“At some point, I realised the problem wasn’t with me or my face, but with the product itself,” says Ackeem Ngwenya. “It became clear that the product was not made for people like me, and that I could do something to change that.”
Ngwenya is a product designer based in Berlin. He is the founder of Reframd, a start-up that designs and makes glasses to fit Black people’s nose profiles. Most glasses, he explains, are designed to fit high and narrow nose bridges – characteristics typically found in Caucasian people. Those with lower and wider nasal bridges, however, have fewer choices and must adapt to glasses that don’t fit as well.
It’s a project that started officially around five years ago. But as Ngwenya tells Design Week, Reframd has its roots in years’ worth of “personal frustrations” and an “unwillingness to just accept the world as it is”.
“Why hasn’t anyone thought of this before?”
Having studied at innovation design engineering at the Royal College of Art and Imperial College London, Ngwenya explains his design practice is focused on “how creativity can be used to solve problems”.
Ngwenya’s work with Reframd began with producing a small number of prototypes and taking them to the African Food Festival in Berlin. Living in a predominantly white country, this was an event at which he could be sure he would meet a lot of Black people.
It was here that Ngwenya met his Reframd business partner Shariff Vreugd. A graduate of international business studies in Rotterdam, Vreugd now lives and works in Berlin alongside Ngwenya.
“The first thing that came to mind when I was trying the prototype was just that they were so comfortable around my nose bridge,” says Vreugd. “I told Ackeem: ‘This makes complete sense, why hasn’t anyone thought of this before?’ And now when I show other people Reframd, they have a similar reaction.”
“Developing industry standards that other manufacturers can use”

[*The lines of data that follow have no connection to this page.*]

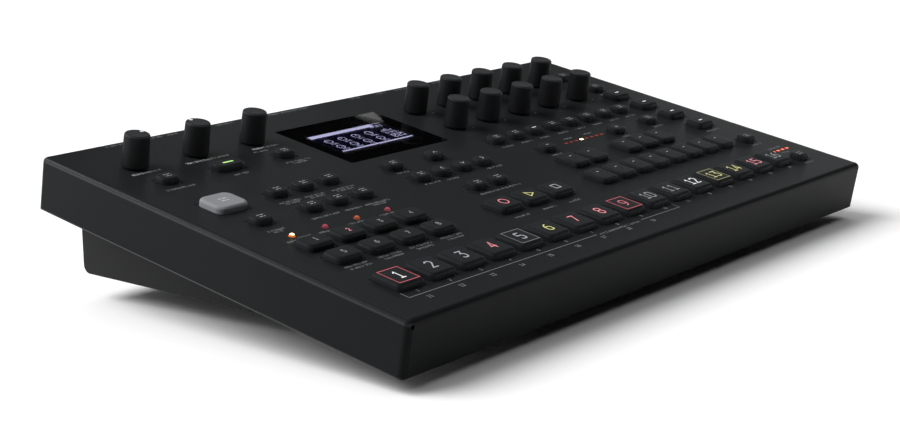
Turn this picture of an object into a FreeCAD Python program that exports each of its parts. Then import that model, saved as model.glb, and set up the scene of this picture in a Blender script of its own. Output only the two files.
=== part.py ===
import FreeCAD, Part

import math
import os
import re
from typing import NamedTuple

import Sketcher

# Desktop analog synthesizer: a tilted steel deck of keys, dials and a screen on a wedge-shaped base.
# Millimetres and degrees. The row frame has +X to the right, +Y to the rear and +Z up; its origin is the
# bottom centre of the whole object.
#
# Two working frames share one corner, the front left corner of the deck seen from above:
# - the deck frame, u to the right, v to the rear along the tilted panel, w out of the panel's top face;
# - the base frame, x to the right, y to the rear, z up from the desk.

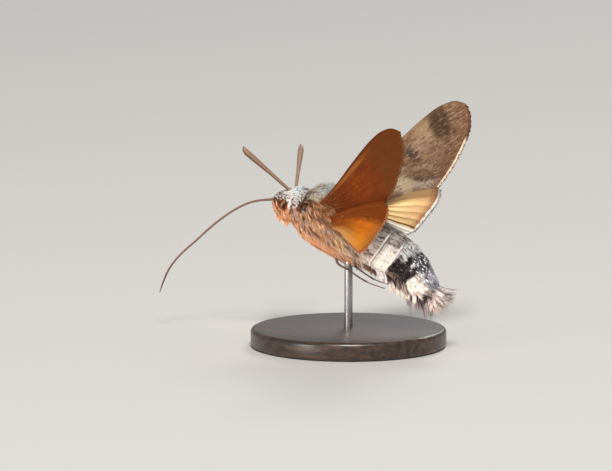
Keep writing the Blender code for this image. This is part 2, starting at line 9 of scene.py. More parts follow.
import bpy
import numpy as np
from mathutils import Matrix, Vector


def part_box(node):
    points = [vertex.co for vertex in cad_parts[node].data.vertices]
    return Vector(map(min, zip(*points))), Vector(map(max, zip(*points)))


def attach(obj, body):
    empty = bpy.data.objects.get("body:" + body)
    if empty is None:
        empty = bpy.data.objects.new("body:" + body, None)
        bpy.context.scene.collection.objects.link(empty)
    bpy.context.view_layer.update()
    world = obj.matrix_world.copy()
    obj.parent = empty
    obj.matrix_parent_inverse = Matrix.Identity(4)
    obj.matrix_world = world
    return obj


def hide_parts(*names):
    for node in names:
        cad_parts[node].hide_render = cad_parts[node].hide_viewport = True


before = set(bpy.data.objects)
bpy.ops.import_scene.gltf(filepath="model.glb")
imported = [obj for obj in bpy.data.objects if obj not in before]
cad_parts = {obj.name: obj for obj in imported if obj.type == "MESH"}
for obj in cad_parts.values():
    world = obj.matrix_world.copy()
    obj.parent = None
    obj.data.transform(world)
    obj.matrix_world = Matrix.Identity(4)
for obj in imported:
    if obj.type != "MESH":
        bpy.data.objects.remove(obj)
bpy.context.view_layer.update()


# Stand. A turned hardwood disc, stained almost black and waxed, with an eased rim. A ground steel
# rod is glued into its middle, and its top end is pinned into the breast of the moth.

MM = 0.001
STAND_SIDES = 144
ROD_SIDES = 48
RIM_EASE = 0.55 * MM
ROD_EASE = 0.1 * MM
ROD_INTO_BASE = 1.0 * MM
ROD_INTO_FUR = 0.5 * MM
STAIN_DARK = (0.012, 0.007, 0.005, 1.0)
STAIN_LIGHT = (0.060, 0.030, 0.018, 1.0)
STEEL_DARK = (0.30, 0.30, 0.31, 1.0)
STEEL_LIGHT = (0.52, 0.52, 0.53, 1.0)


def add_node(kind, inputs=None, tree=None, **settings):
    """A node with its settings made and its inputs filled or linked, in the tree of its sockets."""
    inputs = inputs or {}
    linked = {name: value for name, value in inputs.items() if isinstance(value, bpy.types.NodeSocket)}
    tree = tree or next(iter(linked.values())).id_data
    made = tree.nodes.new(kind)
    for name, value in settings.items():
        setattr(made, name, value)
    for name, value in inputs.items():
        if name in linked:
            tree.links.new(value, made.inputs[name])
        else:
            made.inputs[name].default_value = value
    return made


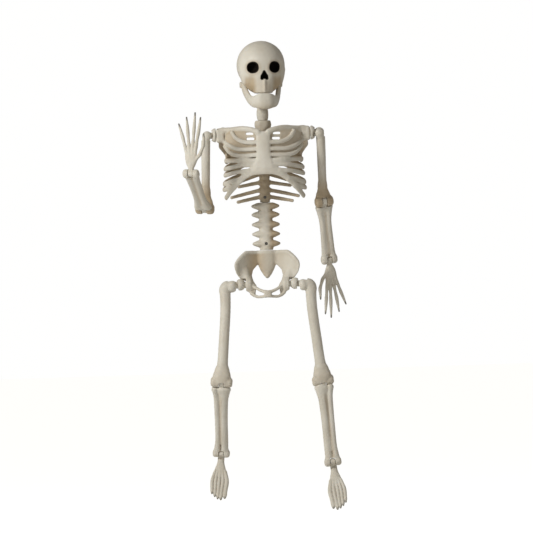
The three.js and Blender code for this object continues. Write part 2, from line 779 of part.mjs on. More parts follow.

Reframd works by using a parametric algorithm that runs in a 3D program. Put simply, customers use the front-facing camera on their smart phones to capture their “face landmarks”.
“Essentially, it’s a pair of glasses that adapt in response to different inputs such as head width, bridge height, pantoscopic tilt, temple length, and more,” says Ngwenya. “These parameters drive frame creation for a particular person and that frame is then sent to our production partner and made for the customer.”
The tech-driven process promises each customer a tailor-made pair of frames. But as the duo explain, the Reframd mission goes beyond the individual.
“We’re not a hobby product,” says Ngwenya, explaining that many other glasses manufacturers and brands have only tentatively thought about and catered to the Black market before. “We’re putting effort into developing industry standards that other manufacturers can use.”
“Diverse groups of people at different levels of product development”
As with most other start-up businesses, much of Vreugd and Ngwenya’s focus right now is on raising money and awareness. Ngwenya says the idea has faced some scepticism from potential investors so far.
“[Some] potential investors or funders think that Reframd can’t be solving a real problem, otherwise someone else would have been working on it already,” he says. “But I don’t think anyone is purposefully not wanting to develop glasses for Black people’s nose profiles.”
Instead, Ngwenya believes it’s a question of diversity and power: “Who has the power to decide what products are made, for whom they are made, and who makes them?”
In order for the fashion accessories industry – or indeed, any industry – to ensure it is catering to all races and identities, it needs to have diverse teams throughout, he says.
“We need inclusion, representation, and participation of diverse groups of people at different levels of product development,” he says.
“The confidence not to just accept things as they are”
While barriers exist, the pair has found support with the WORTH Partnership Project. Labelled Europe’s “largest creative incubator”, the initiative helped several ideas in 2020 that were centred around inclusion and sustainability. Reframd is also supported by the Berlin Founders Fund, which provides a stipend to founders, training and mentoring.
And as the company enters into 2021, the duo is currently designing its next collection of frames. As well as drumming up awareness for potential business investors, Vreugd says the success of Reframd also rests on educating its target audience.
“Like for myself, before meeting Ackeem, this is something I had just accepted – I thought glasses just didn’t fit me well, so I avoided them,” Vreugd says. “I think money is something that can of course accelerate our progress, but education is a big part of moving forward too.
“It’s really about educating people and giving them the confidence not to just accept things as they are,” he adds.